First, if “we passed universal background checks” in the 90s, why is one of his primary goals regarding gun control enacting “universal” background checks? His own “Plan to End our Gun Violence Epidemic” states that he will “enact universal background check legislation.”

Second, the “ban…on magazines that hold a hundred rounds” was actually a ban on the manufacture of magazines that hold more than 10 rounds of ammunition. Most new semi-automatic firearms come with standard-capacity magazines that hold more than 10 rounds of ammunition, so it is likely Biden referred to 100 rounds in an attempt to minimize the impact of what was previously passed, and what he currently supports.

Finally, he thinks “a hundred rounds” can be “fired off in seconds” from a semi-automatic rifle? He is either trying to create the impression that semi-automatic firearms operate the same as fully-automatic firearms, or he simply doesn’t know the difference. Ignorance, we suppose, can be a sort of bliss.

Biden loves to say how he “beat” the NRA, but he doesn’t admit that the ban, which lasted from 1994 to 2004, didn’t affect the murder rate and wasn’t about lowering the murder rate, as these rifles were then, and still are, very rarely used in crimes. Today, over 20 million of them are owned by American citizens. They use them for sport and for home defense. 

At this point, it would be more shocking if Biden decided to tell the truth on something related to the Second Amendment, but this was not to be the case. 

“These kinds of reasonable reforms have the overwhelming support from the American people, including many gun owners,” said Biden.

In reality, as America’s 1st Freedom reported, when “universal” background laws have been on ballots, the votes have been close; in fact, in Maine, Nevada, and Washington State, less than 53% of total voters supported this legislation—with Maine voters rejecting the measure—and that’s after the billionaires behind the anti-gun groups massively outspent the NRA.

Biden also mentioned non-existent background check loopholes and retreaded upon his desire to ban the so-called “assault weapons.”
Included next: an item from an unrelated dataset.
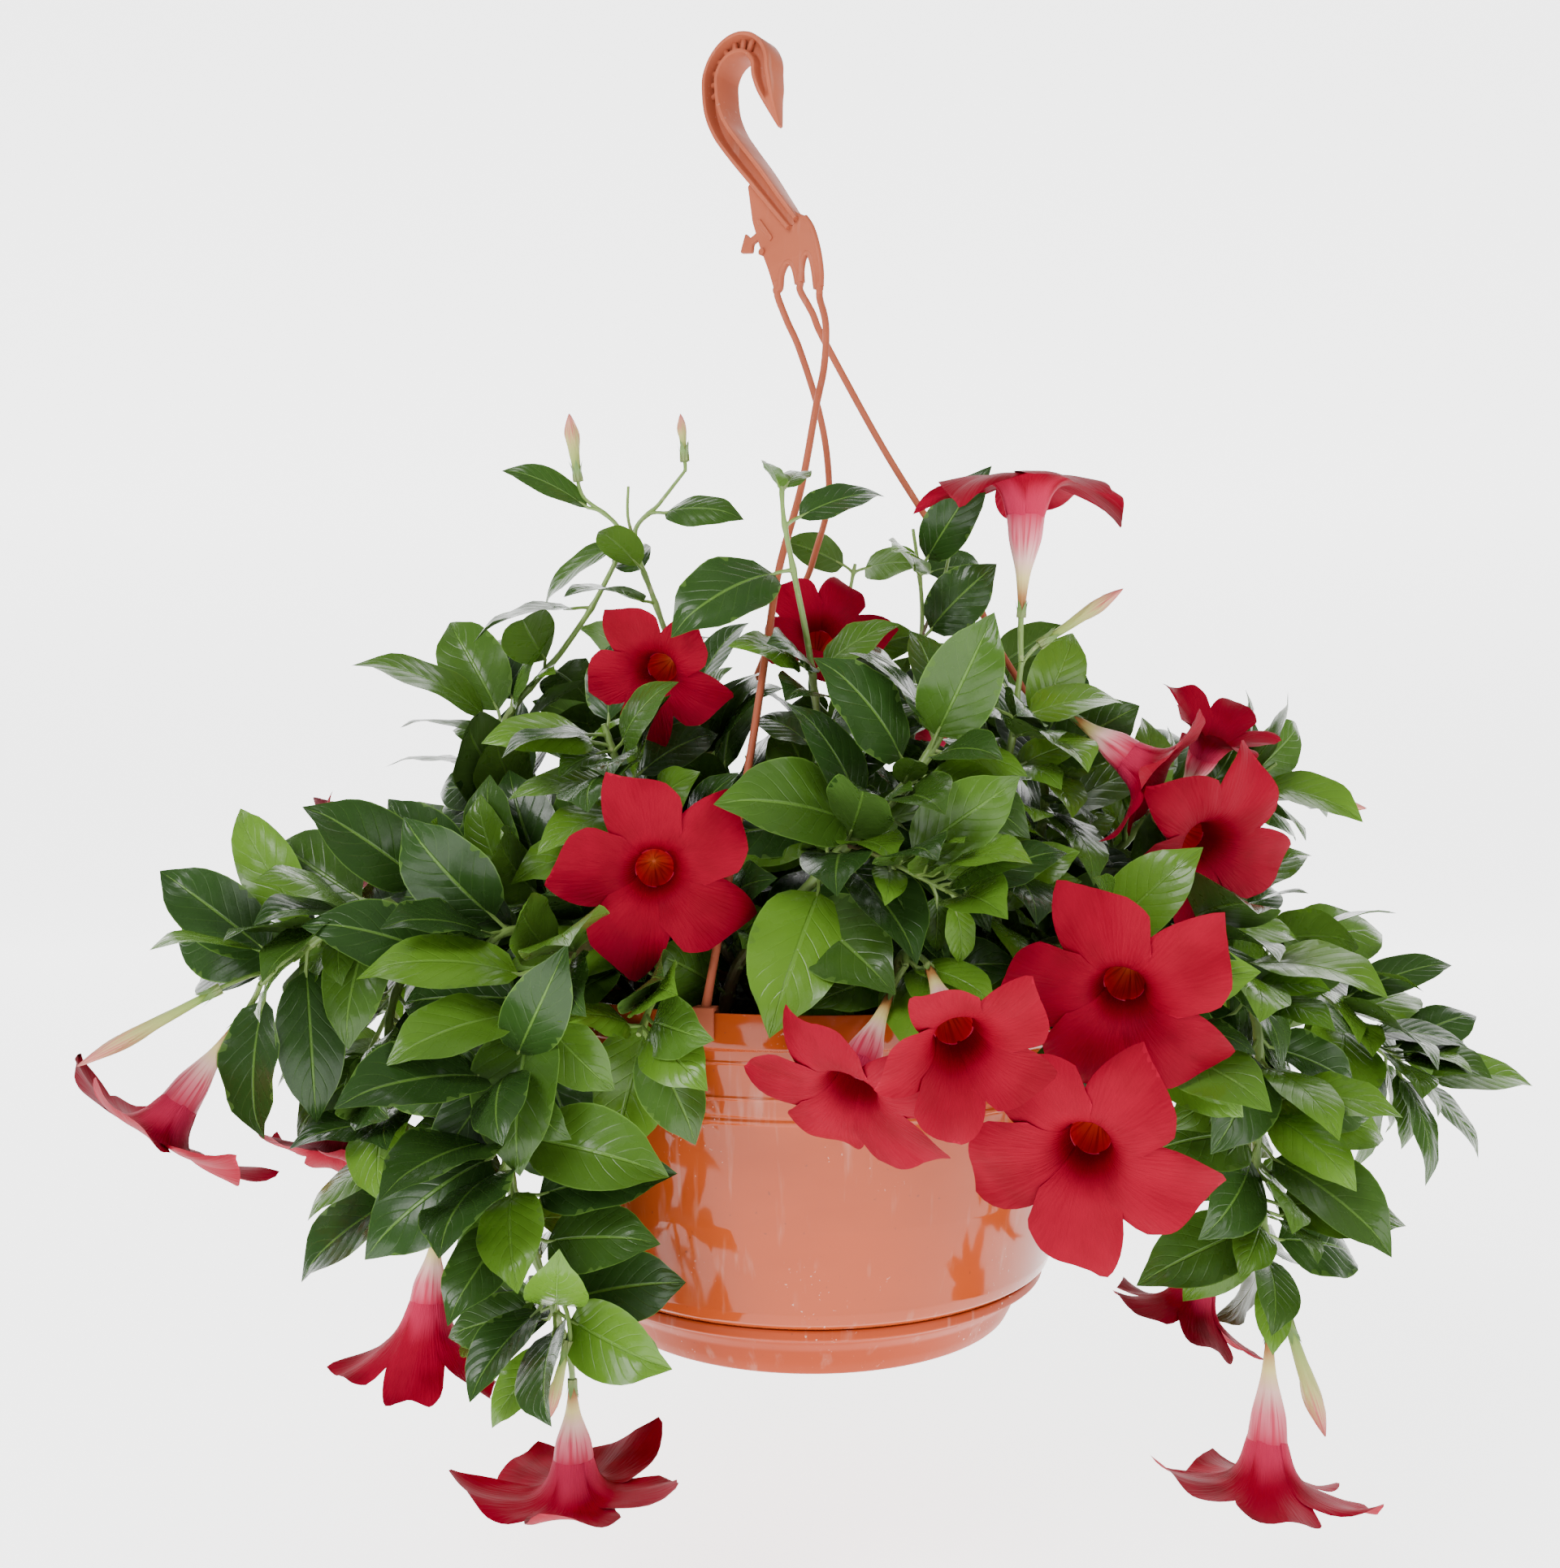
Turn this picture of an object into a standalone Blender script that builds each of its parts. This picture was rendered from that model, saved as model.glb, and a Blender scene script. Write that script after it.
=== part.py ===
"""Mandevilla in a hanging pot: pot, saucer, hanger, soil, leafy stems, blooms and buds.

Run with blender --background --python part.py, or from Blender's text editor.
Sizes below are millimetres about the pot's axis, with z = 0 under the saucer, +X to the
right and +Y to the back. The whole plant hangs from an empty, so that the world origin
is the seat inside the hook's crown.
"""

import math
import random
from dataclasses import dataclass

import bmesh
import bpy
from mathutils import Matrix, Quaternion, Vector
from mathutils.bvhtree import BVHTree

MM = 0.001
GAP = 0.3                    # running gap between neighbouring pieces

# Pot, a turned shell of thin plastic
POT_STEPS = 36
POT_HEIGHT = 160.0
RIM_RADIUS = 135.0
RIM_BAND = 14.5
WALL = 1.8
FOOT_TOP = 26.3              # underside of the shoulder that sits over the saucer's rim
GROOVE_Z = 115.0
DRAIN_RADIUS = 4.5
DRAIN_CIRCLE = 58.0
DRAIN_COUNT = 4
SLOT_WIDTH = 4.0
SLOT_HEIGHT = 4.5
SLOT_Z = 151.5
SLOT_OFFSET = 6.0            # degrees from the clip to its slot

# Saucer
SAUCER_RADIUS = 113.2
SAUCER_TOP = 26.0
SAUCER_FLOOR = 1.6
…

Perhaps most interestingly, Biden did not mention his most radical proposal for attacking the Second Amendment, something he said would be the only thing he’d ask from God if he could have one thing: His desire to repeal the Protection of Lawful Commerce in Arms Act (PLCAA), so activists can use frivolous lawsuits to bankrupt firearms manufacturers and dealers.

By comparison, just one year ago, then-President Donald J. Trump (R) said during his State of the Union address: “Just as we believe in the First Amendment, we also believe in another constitutional right that is under siege all across our country. So long as I am president, I will always protect your Second Amendment right to keep and bear arms.”

Later that year, he said, “If Joe Biden gets in, your Second Amendment is gone. It’s gone—either obliterated to a point of being gone or gone itself.” It seems he was right, if Biden gets his way.

Towards the conclusion of Biden’s remarks on your Second Amendment rights, he said, “No amendment to the Constitution is absolute. … We’re not changing the Constitution, we’re being reasonable.”

To quote the late Justice Antonin Scalia, “This wolf comes as a wolf.”

Second Amendment supporters should take Biden’s word at face value now that he has laid out the most-overreaching and restrictive gun-control agenda of any presidency, one that is certainly not reasonable.